The scale of the penalty is not only the most severe since the introduction of the Next Gen car in 2022 -- even including a historically large L2-level penalty given to Hendrick Motorsports earlier this year -- but it is also on par with some of the largest penalties ever assessed by NASCAR for technical violations.

  • In 1983, Richard Petty was penalized 104 points and fined $35,000 after his team was found to have used an engine that was well above the limit of 358-cubic inches to win at Charlotte in the fall of that year. The Petty Enterprises was also found to have deliberately put left-side tires on the right side of Petty's car in order to gain a performance advantage.
  • In the 1995 Coca-Cola 600, Jeff Gordon's car was found to be using suspension parts that did not meet NASCAR specifications after Gordon dropped out with suspension failure after 283 laps. As a result, crew chief Ray Evernham was given a then-record $60,000 fine.
  • In 2000, Team Penske was caught using oxygenate as a performance-enhancing fuel additive in Jeremy Mayfield's car that won the pole for the spring race at Talladega Superspeedway. The team was docked 151 points and fined $50,000, with crew chief Pete Sospenzo earning a two-month suspension.
  • In 2007, Michael Waltrip Racing was caught using an illegal additive used in jet fuel inside the intake manifold of Michael Waltrip's car prior to Daytona 500 qualifying.
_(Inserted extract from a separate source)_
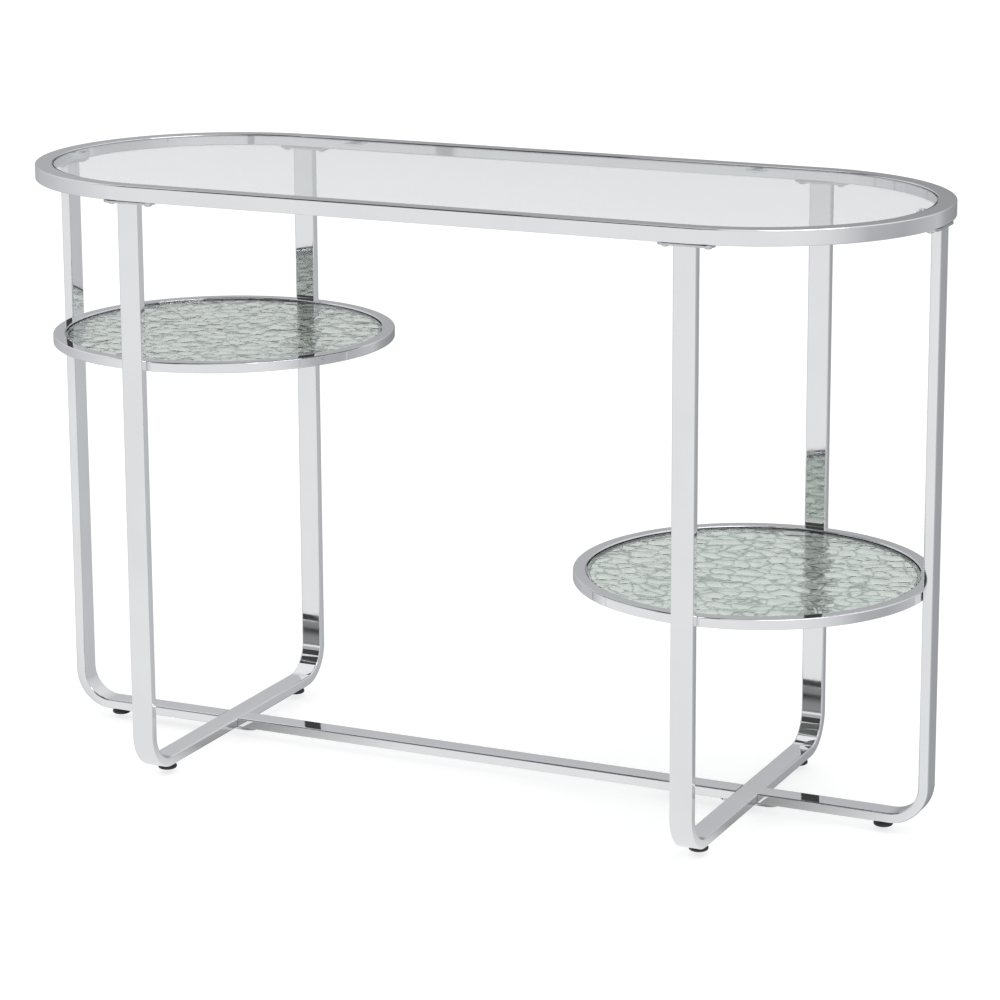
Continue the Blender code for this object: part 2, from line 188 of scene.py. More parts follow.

Waltrip's team was fined $100,000 and docked 100 points, with crew chief David Hyder and competition director Bobby Kennedy both getting suspended indefinitely.
  • In 2009, NASCAR officials determined that the engine being used by owner/driver Carl Long for All-Star Race weekend was 1/6th of an inch too large. Long was suspended for the next 12 weeks, and his team was fined $200,000 and penalized 200 points. The penalty crippled Long's team to the point that it did not attempt another Cup race until 2017.

With NASCAR's move to single-source supplied parts for the Next Gen car, NASCAR has handed out severe penalties to teams in an effort to change the sport's long-established culture around modifying parts and pieces in order to gain an advantage. In this case, NASCAR.com's story noted that tightening or counterfeiting/modifying the NACA ducts that run from the engine panel can help a team illegally create more downforce.

"We need to make sure we're keeping the teams and the car in compliance. The deterrence model has to fit that, and that's our responsibility as custodians of the sport and of the garage," Sawyer told NASCAR.com. "Don't mess with a single-source part. Working in areas we used to in the Gen-6 car, is just not going to be acceptable with this car as we move forward. It's not going to be the culture we're going to allow."

What it means for Briscoe and SHR

The penalty dramatically alters Briscoe's 2023 season, as it effectively kneecaps any realistic chances he has of making the playoffs without winning a race. Briscoe had been 17th in the Cup Series standings prior to the penalty, only four points behind Alex Bowman for the final spot on the playoff grid. Now, Briscoe is 31st in the Cup standings with only 172 points, the third-least of all drivers who have attempted every race this season.

Briscoe has not had a great season as a whole, with an average finish of just 18.1 despite three top five and four top 10 finishes. Briscoe, who finished ninth in the Cup Series standings and earned his first career win last season, is just one party afflicted by the struggles of Stewart-Haas Racing, which has underperformed outside of Kevin Harvick's No. 4 team.

In a statement, the team blamed a "quality control lapse" for the counterfeit part that ended up on Briscoe's car, which only managed a 20th-place finish in the Coke 600 at Charlotte. The team will not appeal, and Mike Bugarewicz will reportedly take over as Briscoe's crew chief for the next six weeks.